**INFORMATION PROVIDED**
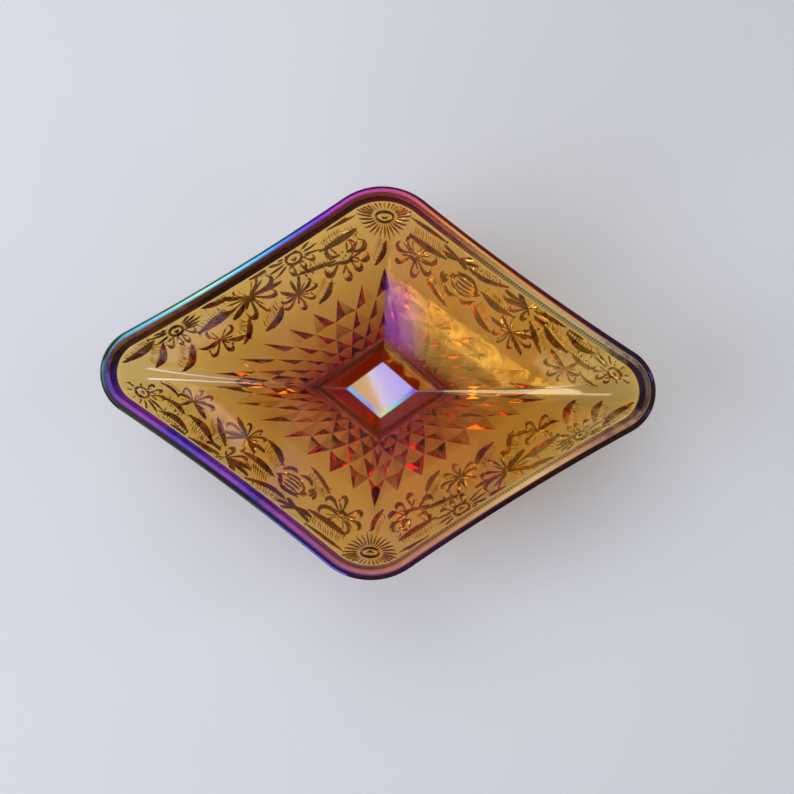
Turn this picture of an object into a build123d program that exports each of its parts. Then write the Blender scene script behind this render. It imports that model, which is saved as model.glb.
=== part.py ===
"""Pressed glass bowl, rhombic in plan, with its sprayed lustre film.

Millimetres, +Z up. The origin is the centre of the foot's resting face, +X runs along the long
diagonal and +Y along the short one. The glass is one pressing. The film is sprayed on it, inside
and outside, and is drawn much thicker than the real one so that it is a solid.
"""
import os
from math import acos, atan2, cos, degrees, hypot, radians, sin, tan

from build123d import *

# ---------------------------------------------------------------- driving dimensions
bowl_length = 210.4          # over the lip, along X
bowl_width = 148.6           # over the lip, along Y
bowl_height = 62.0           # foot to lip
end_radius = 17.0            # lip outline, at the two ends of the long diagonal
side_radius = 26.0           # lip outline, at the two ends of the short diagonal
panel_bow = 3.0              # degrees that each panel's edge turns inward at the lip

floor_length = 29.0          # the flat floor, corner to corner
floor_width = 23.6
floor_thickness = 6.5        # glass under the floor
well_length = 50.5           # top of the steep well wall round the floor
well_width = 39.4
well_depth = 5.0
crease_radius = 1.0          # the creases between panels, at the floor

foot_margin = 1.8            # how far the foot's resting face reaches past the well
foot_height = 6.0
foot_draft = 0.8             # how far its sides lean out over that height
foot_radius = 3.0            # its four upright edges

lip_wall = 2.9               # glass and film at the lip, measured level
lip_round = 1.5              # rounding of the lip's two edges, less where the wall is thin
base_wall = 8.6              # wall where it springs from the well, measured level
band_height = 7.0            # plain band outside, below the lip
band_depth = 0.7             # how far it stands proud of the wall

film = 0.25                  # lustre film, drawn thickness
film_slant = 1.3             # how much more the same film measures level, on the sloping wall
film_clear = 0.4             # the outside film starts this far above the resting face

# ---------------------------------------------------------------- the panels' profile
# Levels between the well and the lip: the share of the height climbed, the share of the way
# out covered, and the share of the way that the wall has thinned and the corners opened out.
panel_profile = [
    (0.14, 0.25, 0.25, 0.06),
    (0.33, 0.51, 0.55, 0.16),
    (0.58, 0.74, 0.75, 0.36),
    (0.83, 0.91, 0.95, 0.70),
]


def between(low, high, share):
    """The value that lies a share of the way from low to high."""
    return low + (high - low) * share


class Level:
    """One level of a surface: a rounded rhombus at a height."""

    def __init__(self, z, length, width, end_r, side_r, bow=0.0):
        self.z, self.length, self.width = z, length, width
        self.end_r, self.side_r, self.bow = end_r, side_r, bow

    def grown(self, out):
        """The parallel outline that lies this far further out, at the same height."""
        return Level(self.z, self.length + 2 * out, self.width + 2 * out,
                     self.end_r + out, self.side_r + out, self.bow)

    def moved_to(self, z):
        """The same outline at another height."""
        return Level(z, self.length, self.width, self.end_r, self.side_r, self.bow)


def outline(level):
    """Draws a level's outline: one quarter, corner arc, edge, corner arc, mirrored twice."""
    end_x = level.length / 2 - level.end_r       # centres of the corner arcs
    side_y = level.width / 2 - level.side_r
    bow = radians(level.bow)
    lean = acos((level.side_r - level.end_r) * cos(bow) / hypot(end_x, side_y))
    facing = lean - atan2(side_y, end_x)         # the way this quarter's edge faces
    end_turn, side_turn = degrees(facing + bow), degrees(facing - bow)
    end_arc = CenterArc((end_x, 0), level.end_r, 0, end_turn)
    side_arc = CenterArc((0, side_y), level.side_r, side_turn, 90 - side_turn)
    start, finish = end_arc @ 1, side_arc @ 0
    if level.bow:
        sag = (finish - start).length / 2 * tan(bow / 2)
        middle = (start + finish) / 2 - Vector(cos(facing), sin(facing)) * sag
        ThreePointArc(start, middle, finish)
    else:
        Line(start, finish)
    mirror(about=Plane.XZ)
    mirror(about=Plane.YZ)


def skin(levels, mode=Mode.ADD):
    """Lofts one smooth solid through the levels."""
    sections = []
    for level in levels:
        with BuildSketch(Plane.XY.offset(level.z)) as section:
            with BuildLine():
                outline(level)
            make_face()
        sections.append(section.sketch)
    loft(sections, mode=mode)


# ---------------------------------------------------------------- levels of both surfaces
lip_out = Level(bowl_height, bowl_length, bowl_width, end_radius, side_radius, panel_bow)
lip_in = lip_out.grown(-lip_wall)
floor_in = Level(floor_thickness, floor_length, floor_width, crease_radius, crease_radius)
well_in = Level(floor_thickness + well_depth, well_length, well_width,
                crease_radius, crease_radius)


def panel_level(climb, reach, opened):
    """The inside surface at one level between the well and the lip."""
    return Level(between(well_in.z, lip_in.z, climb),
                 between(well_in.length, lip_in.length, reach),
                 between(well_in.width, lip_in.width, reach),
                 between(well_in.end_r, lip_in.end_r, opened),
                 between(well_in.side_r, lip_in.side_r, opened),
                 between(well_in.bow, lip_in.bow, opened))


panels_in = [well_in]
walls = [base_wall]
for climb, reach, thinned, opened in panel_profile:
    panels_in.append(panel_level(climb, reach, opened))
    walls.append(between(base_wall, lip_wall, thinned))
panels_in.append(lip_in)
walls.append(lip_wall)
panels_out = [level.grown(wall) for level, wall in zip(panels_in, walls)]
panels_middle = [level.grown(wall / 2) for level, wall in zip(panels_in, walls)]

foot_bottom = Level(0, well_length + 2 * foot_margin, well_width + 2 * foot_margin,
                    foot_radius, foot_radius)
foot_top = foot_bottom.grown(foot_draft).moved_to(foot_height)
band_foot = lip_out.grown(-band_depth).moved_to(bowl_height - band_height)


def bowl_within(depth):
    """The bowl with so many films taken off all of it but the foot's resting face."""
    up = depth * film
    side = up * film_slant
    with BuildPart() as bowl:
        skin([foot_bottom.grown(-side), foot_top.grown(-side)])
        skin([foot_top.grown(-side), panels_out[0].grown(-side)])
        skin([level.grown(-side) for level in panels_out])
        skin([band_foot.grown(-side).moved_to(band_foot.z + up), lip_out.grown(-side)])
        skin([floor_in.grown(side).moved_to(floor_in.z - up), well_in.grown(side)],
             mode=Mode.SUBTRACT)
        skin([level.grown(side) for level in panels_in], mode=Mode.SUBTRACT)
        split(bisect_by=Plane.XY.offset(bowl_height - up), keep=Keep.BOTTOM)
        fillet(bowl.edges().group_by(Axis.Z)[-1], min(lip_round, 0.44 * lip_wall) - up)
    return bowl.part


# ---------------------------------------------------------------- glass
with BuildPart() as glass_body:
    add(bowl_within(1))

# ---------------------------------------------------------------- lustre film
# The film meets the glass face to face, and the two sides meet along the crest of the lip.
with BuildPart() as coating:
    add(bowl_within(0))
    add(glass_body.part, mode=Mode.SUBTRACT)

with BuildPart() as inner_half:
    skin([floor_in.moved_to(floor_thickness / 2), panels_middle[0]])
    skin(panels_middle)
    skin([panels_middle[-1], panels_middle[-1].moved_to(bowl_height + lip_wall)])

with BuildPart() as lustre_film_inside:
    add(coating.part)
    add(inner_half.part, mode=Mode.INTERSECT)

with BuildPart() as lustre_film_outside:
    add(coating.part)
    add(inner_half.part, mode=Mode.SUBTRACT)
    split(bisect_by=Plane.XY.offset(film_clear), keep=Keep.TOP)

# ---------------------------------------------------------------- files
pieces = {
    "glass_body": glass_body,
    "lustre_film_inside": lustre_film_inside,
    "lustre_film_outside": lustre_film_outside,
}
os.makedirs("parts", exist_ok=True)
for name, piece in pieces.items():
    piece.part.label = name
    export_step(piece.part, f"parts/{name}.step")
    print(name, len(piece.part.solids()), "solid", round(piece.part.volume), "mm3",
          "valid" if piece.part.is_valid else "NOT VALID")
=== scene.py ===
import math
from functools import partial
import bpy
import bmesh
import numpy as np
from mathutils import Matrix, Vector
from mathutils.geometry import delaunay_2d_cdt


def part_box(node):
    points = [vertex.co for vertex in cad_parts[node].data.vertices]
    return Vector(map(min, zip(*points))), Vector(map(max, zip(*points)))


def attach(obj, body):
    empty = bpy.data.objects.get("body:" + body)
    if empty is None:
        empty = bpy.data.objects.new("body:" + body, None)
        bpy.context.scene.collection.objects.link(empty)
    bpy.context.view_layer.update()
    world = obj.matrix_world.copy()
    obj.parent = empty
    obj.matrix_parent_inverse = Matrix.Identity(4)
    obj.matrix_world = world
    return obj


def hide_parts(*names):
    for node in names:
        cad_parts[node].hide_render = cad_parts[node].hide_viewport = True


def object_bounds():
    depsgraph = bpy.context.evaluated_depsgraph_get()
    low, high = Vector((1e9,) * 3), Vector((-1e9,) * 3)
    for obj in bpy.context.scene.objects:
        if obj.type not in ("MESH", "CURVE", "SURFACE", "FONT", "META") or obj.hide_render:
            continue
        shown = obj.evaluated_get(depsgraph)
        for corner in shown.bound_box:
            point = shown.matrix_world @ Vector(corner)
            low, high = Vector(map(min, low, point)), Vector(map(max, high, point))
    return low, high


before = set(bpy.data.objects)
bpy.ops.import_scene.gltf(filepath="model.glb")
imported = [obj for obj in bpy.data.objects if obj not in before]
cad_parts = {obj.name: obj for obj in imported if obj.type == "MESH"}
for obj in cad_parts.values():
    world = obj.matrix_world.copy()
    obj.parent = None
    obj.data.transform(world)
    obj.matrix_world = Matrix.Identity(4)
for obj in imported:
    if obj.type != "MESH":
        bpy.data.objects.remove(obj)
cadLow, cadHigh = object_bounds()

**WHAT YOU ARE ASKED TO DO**
Write the lines again exactly, beginning at the line that has "for name, piece" and stopping after the line that has "if empty is"; include no other lines.

**WRITTEN SOLUTION**
for name, piece in pieces.items():
    piece.part.label = name
    export_step(piece.part, f"parts/{name}.step")
    print(name, len(piece.part.solids()), "solid", round(piece.part.volume), "mm3",
          "valid" if piece.part.is_valid else "NOT VALID")
=== scene.py ===
import math
from functools import partial
import bpy
import bmesh
import numpy as np
from mathutils import Matrix, Vector
from mathutils.geometry import delaunay_2d_cdt


def part_box(node):
    points = [vertex.co for vertex in cad_parts[node].data.vertices]
    return Vector(map(min, zip(*points))), Vector(map(max, zip(*points)))


def attach(obj, body):
    empty = bpy.data.objects.get("body:" + body)
    if empty is None:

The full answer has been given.